Instruction
Isolate every line in the data with the string "bodies" and copy it.

Recorded data
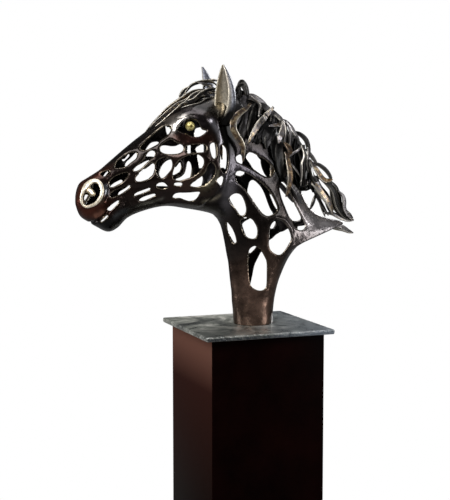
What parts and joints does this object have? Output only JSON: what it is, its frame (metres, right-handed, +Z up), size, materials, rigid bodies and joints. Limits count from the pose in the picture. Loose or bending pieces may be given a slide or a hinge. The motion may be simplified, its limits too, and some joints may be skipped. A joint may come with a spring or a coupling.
{
  "type": "bronze horse sculpture",
  "caption": "Openwork bronze horse's head and neck with a flowing mane, cast as one shell, on a square plate and a tall plinth.",
  "frame": {"origin": "middle of the plinth's underside, on the floor", "axes": "+Z up; the horse's nose points along -X and its tail side would lie along +X; the horse's own left side faces -Y"},
  "size_m": [0.9168, 0.42, 1.8136],
  "materials": {
    "bronze": "dark brown waxed patina, polished to gold on the nostrils and the edges of the locks",
    "eye_brass": "polished yellow brass",
    "plate": "grey-green mottled patina with a hammered edge",
    "plinth": "dark brown satin paint"
  },
  "bodies": {
    "root": {"plinth": "plinth", "base_plate": "plate", "horse": "bronze", "left_eye": "eye_brass", "right_eye": "eye_brass"}
  },
  "joints": []
}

Full answer
What parts and joints does this object have? Output only JSON: what it is, its frame (metres, right-handed, +Z up), size, materials, rigid bodies and joints. Limits count from the pose in the picture. Loose or bending pieces may be given a slide or a hinge. The motion may be simplified, its limits too, and some joints may be skipped. A joint may come with a spring or a coupling.
  "bodies": {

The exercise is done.